John Cremin

Personal information
- Native name: Seán Ó Croimín (Irish)
- Born: 1958 (age 67–68) Togher, Cork, Ireland

Sport
- Sport: Hurling
- Position: Midfield

Club
- Years: Club
- St Finbarr's

Club titles
- Football / Hurling
- Cork titles: 3 / 6
- Munster titles: 3 / 2
- All-Ireland titles: 2 / 1

Inter-county
- Years: County
- 1979-1982: Cork

Inter-county titles
- Munster titles: 0
- All-Irelands: 0
- NHL: 0
- All Stars: 0

= John Cremin (hurler) =

Irish hurler and coach

John Cremin (born 1958) is an Irish hurling coach and former player.
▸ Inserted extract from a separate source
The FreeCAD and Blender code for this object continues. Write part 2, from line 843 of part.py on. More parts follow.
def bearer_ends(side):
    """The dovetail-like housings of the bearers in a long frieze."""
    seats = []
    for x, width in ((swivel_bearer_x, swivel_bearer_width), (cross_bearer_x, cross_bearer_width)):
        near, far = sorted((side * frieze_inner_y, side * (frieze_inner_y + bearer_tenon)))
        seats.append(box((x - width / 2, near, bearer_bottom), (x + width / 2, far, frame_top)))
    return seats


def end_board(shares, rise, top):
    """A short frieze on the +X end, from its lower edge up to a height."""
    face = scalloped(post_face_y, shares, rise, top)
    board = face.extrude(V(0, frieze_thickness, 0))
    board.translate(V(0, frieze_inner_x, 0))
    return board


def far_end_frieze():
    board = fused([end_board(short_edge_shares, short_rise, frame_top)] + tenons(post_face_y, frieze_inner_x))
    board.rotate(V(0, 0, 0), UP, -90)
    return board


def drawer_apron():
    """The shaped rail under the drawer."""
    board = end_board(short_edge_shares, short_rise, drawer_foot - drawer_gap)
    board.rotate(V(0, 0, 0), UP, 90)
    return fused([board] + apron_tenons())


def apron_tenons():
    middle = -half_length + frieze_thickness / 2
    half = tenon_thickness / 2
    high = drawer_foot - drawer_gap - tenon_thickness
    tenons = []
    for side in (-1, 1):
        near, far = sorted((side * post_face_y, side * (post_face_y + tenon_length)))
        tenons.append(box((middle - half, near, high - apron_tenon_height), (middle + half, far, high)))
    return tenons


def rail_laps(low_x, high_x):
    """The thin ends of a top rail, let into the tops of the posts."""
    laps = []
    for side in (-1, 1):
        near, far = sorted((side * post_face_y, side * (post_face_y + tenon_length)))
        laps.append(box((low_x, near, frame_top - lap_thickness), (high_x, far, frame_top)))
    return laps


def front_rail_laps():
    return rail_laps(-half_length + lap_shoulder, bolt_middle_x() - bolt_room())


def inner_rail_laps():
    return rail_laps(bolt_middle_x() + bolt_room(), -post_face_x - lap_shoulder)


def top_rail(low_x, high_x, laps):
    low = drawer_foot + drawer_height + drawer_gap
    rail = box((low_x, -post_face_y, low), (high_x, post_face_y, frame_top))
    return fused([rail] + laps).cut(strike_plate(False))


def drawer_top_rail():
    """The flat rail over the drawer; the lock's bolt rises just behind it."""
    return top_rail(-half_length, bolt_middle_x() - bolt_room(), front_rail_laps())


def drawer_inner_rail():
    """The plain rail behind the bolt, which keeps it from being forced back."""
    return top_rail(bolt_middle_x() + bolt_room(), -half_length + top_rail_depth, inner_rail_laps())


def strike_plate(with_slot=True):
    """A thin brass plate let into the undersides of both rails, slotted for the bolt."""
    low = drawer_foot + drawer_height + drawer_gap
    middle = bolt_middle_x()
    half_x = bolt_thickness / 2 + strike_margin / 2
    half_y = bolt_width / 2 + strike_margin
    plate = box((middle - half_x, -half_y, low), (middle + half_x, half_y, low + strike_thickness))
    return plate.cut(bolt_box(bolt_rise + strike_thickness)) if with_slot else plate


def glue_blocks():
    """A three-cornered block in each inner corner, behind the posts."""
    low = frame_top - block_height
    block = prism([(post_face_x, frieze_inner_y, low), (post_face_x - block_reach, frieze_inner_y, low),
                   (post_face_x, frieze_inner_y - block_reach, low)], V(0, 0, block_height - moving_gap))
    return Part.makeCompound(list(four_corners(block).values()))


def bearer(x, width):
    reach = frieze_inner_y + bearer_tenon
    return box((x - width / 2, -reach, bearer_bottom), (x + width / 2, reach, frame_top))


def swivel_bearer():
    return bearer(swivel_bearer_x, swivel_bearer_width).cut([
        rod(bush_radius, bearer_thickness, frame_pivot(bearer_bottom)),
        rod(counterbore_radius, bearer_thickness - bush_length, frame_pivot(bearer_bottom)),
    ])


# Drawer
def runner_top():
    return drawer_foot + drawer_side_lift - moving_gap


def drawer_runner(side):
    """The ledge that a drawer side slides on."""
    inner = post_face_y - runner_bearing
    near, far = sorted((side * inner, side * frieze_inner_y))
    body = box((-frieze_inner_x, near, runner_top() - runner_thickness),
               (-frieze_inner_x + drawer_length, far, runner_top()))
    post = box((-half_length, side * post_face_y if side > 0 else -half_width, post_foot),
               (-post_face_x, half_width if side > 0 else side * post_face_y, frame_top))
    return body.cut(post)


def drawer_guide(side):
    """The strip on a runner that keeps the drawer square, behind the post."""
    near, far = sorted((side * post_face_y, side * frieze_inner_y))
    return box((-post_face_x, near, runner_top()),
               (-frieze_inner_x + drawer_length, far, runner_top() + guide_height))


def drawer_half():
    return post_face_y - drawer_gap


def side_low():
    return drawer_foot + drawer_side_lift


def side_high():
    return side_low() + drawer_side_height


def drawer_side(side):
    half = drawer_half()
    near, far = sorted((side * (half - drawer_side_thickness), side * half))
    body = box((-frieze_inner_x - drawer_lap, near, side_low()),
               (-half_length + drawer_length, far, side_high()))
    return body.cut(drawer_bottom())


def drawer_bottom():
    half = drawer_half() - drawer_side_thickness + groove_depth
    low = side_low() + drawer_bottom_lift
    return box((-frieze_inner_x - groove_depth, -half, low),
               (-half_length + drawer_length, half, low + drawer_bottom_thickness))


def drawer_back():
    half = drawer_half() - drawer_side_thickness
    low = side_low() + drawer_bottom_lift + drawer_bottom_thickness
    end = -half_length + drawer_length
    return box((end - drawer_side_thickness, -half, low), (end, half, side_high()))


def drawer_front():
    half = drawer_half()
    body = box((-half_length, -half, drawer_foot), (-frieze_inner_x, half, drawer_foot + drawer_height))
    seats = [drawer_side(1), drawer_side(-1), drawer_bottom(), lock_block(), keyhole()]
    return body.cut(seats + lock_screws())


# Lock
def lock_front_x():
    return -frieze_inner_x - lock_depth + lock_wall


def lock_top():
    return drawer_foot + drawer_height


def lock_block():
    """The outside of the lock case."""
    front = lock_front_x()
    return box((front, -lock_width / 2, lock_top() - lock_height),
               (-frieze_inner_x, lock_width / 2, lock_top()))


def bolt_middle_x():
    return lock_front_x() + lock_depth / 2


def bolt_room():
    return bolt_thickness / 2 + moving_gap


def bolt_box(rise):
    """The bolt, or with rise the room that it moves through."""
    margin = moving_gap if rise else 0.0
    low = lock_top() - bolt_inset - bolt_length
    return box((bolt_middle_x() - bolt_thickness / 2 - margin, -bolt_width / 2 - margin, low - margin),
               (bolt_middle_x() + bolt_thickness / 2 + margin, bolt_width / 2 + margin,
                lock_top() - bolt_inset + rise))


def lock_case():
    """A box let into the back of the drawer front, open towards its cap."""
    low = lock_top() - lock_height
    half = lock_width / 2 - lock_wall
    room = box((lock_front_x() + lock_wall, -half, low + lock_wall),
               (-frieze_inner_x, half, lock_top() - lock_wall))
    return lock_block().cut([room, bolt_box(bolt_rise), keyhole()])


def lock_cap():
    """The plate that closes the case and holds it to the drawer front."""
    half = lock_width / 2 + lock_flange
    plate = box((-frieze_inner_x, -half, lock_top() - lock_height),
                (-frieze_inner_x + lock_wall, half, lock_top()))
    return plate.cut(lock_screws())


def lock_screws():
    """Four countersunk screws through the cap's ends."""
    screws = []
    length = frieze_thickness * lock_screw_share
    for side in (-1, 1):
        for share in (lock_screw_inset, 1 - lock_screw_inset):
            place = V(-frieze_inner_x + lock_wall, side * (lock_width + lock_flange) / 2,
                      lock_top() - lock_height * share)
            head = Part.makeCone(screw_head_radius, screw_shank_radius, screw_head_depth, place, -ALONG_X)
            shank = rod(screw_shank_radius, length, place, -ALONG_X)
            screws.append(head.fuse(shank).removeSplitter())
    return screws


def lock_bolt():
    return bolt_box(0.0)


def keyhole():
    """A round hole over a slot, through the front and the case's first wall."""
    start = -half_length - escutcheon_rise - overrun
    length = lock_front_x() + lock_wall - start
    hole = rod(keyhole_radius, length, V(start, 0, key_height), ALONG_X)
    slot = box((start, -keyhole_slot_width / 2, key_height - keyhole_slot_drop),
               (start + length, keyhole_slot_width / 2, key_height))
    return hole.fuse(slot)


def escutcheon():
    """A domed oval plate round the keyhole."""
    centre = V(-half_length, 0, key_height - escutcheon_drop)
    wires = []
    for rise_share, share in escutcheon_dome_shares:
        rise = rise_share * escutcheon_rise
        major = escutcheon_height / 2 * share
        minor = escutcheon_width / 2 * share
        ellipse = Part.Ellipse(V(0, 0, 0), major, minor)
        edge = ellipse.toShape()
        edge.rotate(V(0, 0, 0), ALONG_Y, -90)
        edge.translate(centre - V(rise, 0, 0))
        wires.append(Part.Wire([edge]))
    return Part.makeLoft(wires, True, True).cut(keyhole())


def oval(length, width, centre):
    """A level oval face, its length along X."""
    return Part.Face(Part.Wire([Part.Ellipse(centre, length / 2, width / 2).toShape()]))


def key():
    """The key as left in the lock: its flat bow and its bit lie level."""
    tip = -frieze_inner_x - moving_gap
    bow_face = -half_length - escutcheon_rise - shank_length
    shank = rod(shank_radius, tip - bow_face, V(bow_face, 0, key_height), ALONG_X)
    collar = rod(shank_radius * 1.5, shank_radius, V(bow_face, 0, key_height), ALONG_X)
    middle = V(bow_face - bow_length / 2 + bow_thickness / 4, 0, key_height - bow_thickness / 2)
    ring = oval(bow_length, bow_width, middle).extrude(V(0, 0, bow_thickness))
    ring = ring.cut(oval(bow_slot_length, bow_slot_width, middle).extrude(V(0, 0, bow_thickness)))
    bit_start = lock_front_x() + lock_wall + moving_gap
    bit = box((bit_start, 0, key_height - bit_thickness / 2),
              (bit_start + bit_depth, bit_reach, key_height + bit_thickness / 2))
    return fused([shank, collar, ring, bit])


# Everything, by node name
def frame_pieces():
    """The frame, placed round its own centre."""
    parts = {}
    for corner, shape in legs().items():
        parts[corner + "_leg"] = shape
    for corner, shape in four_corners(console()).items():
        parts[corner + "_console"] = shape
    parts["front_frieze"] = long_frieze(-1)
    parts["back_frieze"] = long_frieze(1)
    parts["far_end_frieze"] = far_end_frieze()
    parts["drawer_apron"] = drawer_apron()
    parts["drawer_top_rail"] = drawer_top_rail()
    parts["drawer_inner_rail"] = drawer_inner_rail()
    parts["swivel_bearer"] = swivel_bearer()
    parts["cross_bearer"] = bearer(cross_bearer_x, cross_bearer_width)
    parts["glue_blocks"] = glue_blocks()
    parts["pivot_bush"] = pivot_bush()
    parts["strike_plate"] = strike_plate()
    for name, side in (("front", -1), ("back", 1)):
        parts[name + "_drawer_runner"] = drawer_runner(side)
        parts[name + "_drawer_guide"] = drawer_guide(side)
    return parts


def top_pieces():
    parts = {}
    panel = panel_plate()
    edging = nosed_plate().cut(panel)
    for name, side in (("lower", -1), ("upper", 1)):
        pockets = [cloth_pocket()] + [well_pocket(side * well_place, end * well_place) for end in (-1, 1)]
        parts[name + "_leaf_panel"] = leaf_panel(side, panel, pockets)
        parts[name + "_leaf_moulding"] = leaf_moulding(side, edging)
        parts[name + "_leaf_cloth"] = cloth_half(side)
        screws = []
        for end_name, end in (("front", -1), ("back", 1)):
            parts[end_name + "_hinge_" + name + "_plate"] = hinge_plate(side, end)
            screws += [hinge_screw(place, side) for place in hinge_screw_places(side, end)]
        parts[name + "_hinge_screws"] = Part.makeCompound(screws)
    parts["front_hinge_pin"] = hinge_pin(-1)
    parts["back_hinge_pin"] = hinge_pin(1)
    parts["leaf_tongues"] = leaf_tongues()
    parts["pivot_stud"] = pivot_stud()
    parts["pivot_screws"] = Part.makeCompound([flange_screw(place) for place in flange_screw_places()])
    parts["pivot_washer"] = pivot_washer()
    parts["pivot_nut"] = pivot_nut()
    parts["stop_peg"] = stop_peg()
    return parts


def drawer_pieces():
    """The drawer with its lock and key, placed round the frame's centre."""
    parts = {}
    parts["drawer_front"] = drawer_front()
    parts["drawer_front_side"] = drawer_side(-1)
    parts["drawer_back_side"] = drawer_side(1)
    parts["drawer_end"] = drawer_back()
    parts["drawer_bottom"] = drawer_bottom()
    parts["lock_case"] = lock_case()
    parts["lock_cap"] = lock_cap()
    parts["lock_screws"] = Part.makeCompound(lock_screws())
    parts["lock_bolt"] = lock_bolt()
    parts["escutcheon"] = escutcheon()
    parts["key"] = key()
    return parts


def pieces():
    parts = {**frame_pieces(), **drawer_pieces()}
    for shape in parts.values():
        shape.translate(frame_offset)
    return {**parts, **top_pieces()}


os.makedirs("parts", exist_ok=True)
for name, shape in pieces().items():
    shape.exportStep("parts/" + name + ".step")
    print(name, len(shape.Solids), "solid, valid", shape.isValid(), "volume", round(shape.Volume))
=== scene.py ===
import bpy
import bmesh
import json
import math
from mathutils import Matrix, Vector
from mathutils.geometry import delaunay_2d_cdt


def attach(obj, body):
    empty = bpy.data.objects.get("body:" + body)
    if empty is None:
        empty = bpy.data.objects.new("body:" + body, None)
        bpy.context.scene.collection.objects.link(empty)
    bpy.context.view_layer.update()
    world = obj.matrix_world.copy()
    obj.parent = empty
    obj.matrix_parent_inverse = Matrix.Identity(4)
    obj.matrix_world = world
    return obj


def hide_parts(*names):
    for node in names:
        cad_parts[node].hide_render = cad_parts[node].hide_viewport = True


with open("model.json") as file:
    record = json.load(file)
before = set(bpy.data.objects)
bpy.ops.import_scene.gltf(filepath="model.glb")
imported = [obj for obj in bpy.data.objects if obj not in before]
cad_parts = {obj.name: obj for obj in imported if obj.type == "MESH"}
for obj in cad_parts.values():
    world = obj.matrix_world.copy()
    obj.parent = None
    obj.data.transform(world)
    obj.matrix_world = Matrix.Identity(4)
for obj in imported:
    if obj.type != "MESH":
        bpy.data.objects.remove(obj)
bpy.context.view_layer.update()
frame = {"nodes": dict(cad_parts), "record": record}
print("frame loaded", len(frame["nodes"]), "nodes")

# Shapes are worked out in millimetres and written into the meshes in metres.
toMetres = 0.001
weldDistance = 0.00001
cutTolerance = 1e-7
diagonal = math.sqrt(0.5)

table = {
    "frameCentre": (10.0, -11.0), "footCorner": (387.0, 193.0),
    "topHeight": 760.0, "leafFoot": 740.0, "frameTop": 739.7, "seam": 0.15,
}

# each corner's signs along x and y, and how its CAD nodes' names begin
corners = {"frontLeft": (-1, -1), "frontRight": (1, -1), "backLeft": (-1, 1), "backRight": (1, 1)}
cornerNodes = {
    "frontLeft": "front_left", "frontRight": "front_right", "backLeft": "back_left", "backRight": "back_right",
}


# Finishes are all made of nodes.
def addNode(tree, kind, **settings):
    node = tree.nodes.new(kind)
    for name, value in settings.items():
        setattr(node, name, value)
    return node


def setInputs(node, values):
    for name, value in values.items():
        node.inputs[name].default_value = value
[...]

At club level, he played with St Finabrr's and at inter-county level with the Cork senior hurling team.

==Playing career==

Cremin first played for the St Finbarr's club as a dual player at juvenile and underage levels. He was part of the club's minor teams that won a Cork MHC-MFC double in 1975. Cremin later won consecutive Cork U21FC title in 1977 and 1978.

After progressing to the club's senior teams, again as a dual player, Cremin won six Cork SHC and three Cork SFC medals between 1977 and 1988. These were subsequently converted into three Munster Club SFC and two Munster Club SHC medals. Cremin was at midfield when St Finbarr's beat Rathnure by four points in the 1978 All-Ireland Club SHC final. He later won two All-Ireland Club SFC medals.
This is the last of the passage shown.